:: Collected data ::
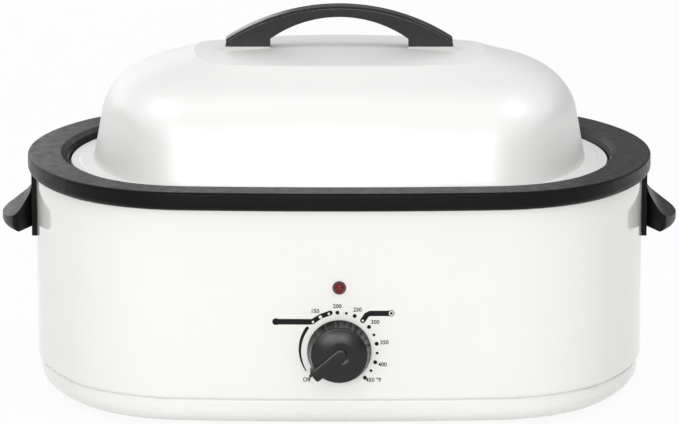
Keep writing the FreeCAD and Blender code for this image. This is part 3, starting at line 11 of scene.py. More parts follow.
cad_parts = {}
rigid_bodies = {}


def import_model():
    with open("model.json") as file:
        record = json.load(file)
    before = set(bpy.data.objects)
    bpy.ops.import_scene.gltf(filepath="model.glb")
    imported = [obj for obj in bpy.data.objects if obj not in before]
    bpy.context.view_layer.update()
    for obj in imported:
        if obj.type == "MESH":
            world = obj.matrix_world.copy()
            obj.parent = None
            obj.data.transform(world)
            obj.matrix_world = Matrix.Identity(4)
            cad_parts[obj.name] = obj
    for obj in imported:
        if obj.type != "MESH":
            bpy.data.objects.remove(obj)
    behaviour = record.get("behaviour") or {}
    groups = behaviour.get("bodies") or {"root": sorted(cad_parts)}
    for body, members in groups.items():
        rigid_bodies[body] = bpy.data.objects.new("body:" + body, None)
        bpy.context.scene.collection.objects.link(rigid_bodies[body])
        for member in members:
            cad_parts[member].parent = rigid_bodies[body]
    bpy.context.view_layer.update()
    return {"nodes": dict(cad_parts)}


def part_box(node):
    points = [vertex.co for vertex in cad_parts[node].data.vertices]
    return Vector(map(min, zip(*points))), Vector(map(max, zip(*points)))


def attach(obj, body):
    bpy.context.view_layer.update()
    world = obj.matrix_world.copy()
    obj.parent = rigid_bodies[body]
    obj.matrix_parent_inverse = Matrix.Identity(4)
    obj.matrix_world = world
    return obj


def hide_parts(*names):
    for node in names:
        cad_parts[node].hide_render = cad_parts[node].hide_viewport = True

:: Direction ::
Exactly as they stand, set down the lines from the top of the data through the line with "imported = [obj".

:: In response ::
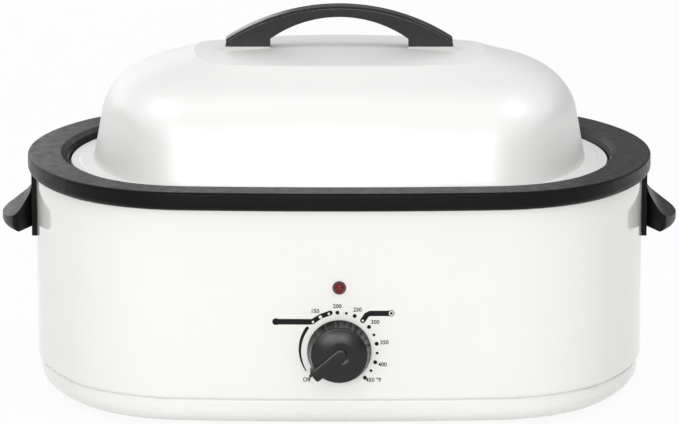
Keep writing the FreeCAD and Blender code for this image. This is part 3, starting at line 11 of scene.py. More parts follow.
cad_parts = {}
rigid_bodies = {}


def import_model():
    with open("model.json") as file:
        record = json.load(file)
    before = set(bpy.data.objects)
    bpy.ops.import_scene.gltf(filepath="model.glb")
    imported = [obj for obj in bpy.data.objects if obj not in before]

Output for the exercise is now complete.